Exercise the right to vote. Never take the HARD-WON privilege of voting for granted. 


A hundred years ago, women did not have equal rights and couldn't vote in America. Put your seat belt on because women still do not have complete constitutional equality in our democratic nation. It would be a mistake to think that the rights we currently enjoy are a given.


My mother was one of the original independent women. She was a divorced single mother living in a small town and running her own business. Being a divorcee in 1964 was uncommon and slightly scandalous. My amazing mother experienced all sorts of discrimination in both her business and personal life. Her divorce left her with financial challenges, and she had no choice but to support her little family. The legal system favored men. She told me her lawyer said, "don't worry when it comes time for college Don will take care of the girls." Needless to say, that didn't happen. But my mother didn't let that stop her. She worked hard, fought for what was right for her and her daughters, and helped build a better world for my sister and me.

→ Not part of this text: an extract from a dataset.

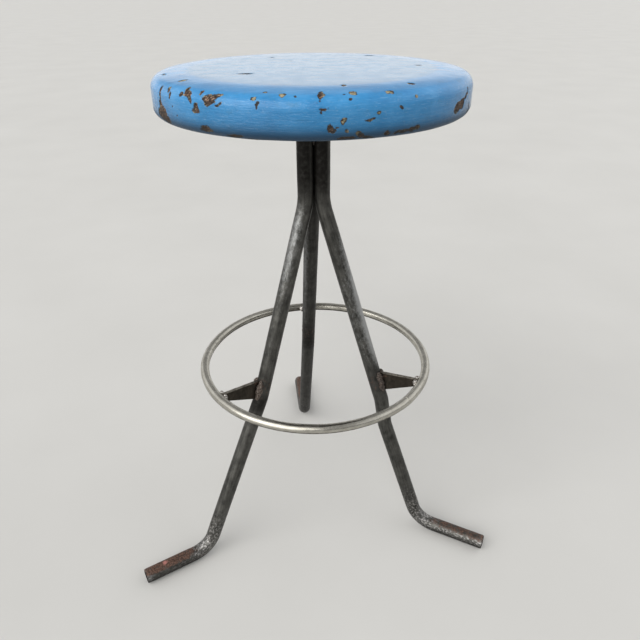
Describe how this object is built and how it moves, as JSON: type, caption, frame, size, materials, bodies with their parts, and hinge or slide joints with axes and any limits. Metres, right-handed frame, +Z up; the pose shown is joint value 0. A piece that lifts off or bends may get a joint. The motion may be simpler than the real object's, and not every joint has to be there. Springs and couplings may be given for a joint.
{
  "type": "bar stool with footrest",
  "caption": "Backless bar stool: round thick wooden seat on splayed bent steel tube legs, with a round bar footrest ring held by flat gussets.",
  "frame": {"origin": "centre of the stool's bounding box, on the floor that its feet stand on", "axes": "+Z up; +Y towards the rear leg; +X to the right of someone who faces the rear leg"},
  "size_m": [0.4904, 0.475, 0.643],
  "materials": {
    "seat_paint": "thick gloss blue paint brushed on solid wood, chipped along the edge down to brown wood",
    "leg_steel": "raw dark steel tube, mottled, with rust on the feet",
    "ring_steel": "bright worn round bar with fine scratches",
    "gusset_steel": "dark rusty flat plate, worn on its edges",
    "weld_metal": "rippled weld bead, rusty brown",
    "screw_steel": "dull zinc-plated screw"
  },
  "bodies": {
    "root": {"seat_board": "seat_paint", "mount_plate": "leg_steel", "seat_screw_1": "screw_steel", "seat_screw_2": "screw_steel", "seat_screw_3": "screw_steel", "leg_left": "leg_steel", "leg_right": "leg_steel", "leg_rear": "leg_steel", "gusset_left": "gusset_steel", "gusset_right": "gusset_steel", "gusset_rear": "gusset_steel", "footrest_ring": "ring_steel", "ring_butt_weld": "ring_steel", "weld_leg_left_a": "weld_metal", "weld_leg_left_b": "weld_metal", "weld_leg_right_a": "weld_metal", "weld_leg_right_b": "weld_metal", "weld_leg_rear_a": "weld_metal", "weld_leg_rear_b": "weld_metal", "weld_ring_left_a": "weld_metal", "weld_ring_left_b": "weld_metal", "weld_ring_right_a": "weld_metal", "weld_ring_right_b": "weld_metal", "weld_ring_rear_a": "weld_metal", "weld_ring_rear_b": "weld_metal", "weld_plate_left": "weld_metal", "weld_plate_right": "weld_metal", "weld_plate_rear": "weld_metal", "weld_seam_front": "weld_metal", "weld_seam_left": "weld_metal", "weld_seam_right": "weld_metal"}
  },
  "joints": []
}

Kristen Coffield (Photo by: Kristen Coffield) Kristen Coffield


I remember my mother saying something that has stuck with me over the years. She noted that many of the women in our town would vote how their husbands encouraged them to vote. "Kristen," she said, "when you vote, it is only you in the voting booth. Do what feels right". 


It's worth remembering that it was only a few decades ago that women were denied access to contraceptives, which only became a right in 1972. Or that a woman could be disqualified for a job if she had preschool-age children up until 1971. And it was only in 1974 that a woman could have a credit card in her name.


This is the year we need to pay attention to our constitutional rights. Not get sucked into the many distractions designed to obscure and distract. Instead, take a bird's eye view of the constitutional issues on the table and understand how they could potentially widen the inequality gap between men and women in our country for decades to come. 


I want to ensure my daughters and their daughters will enjoy all the rights and privileges that women have fought long and hard for. I voted this week. It's time to do the right thing.